You are my HERO!! :high5::notwrthy:

:hugs: and you are mine! Love your avatar picture! You look so happy. Well, I'm patting myself on the back this week because I lost 5.2 pounds which is huge for me.

I just read "The 5:2 Diet Plan" and got so motivated by it. The author watched the Horizon video on August 6th last year and started IF on August 9th. If you want to get really motivated, check it out. She is funny, interesting and informative. She includes entries from her diary and also lots of testimonials.

She started out with 5:2 but then went to ADF to speed up weight loss. She quotes Dr. J quite a bit. It's an easy read and not too much heavy scientific stuff. Just motivation. I really enjoyed it.

Quote:

Originally Posted by Kissa (Post 16220876)
Sending hugs Yam-Yam. You are going to be fine, My DH retired 16 years ago and we are always together. But I love it now.

No grand children so can't help there. But I know that your whole family are lucky to have you.

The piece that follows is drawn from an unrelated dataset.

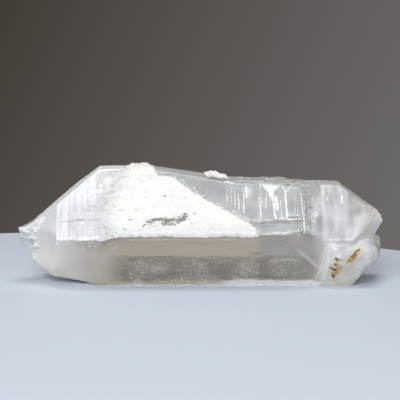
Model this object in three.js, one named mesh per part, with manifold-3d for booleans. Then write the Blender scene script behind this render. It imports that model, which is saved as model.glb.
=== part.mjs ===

Thanks, Cindy. :hugs: it's been a really hectic morning but I finally have the little one down for a nap and the girls are playing games on their Kindles. Whew!

BTW, read what I wrote above to Linda. I think you are the one who told me about the Horizon video. The author of the 5:2 Diet Plan is a Brit, so you will enjoy her writing.

I was able to borrow and download the book on my Kindle Fire because I have Amazon Prime and it was free. She talks a lot about Mosley and Dr. J and I liked reading it very much. Also got some new DD ideas and went shopping to fill my kitchen with easy DD foods. :hugs:

Congrats on getting on so well with a retired hubby for 16 years! I have a friend who told her newly retired hubby "I married you for better or worse, but not for lunch!" lol. :laugh:

I'm getting a bit better about asking DH for help with little things (used to do absolutely everything myself) and even having him fix his own breakfast and sometimes lunch.

I told him I want to teach him how to cook because now that he has so much time on his hands, it seems fair that he should cook some dinners now and then.

Well, I have to go do a load of laundry and take some salmon out of the freezer to thaw for dinner. I made an awesome DD friendly lunch. Baked chicken thighs (I brush some BBQ sauce on top and take the skin off my piece before baking) with salad and steamed corn. I feel very happy with myself! Everyone loved it and I get to stick to my rotations.

It's only 1:45 in the afternoon and I'm already feeling exhausted again. Bleah!:p

Seabreezes 01-26-2013 02:11 PM

Can DH watch the girls for a bit and you take a nap, too?

Glad he is doing his breakfast and lunch - that really helps.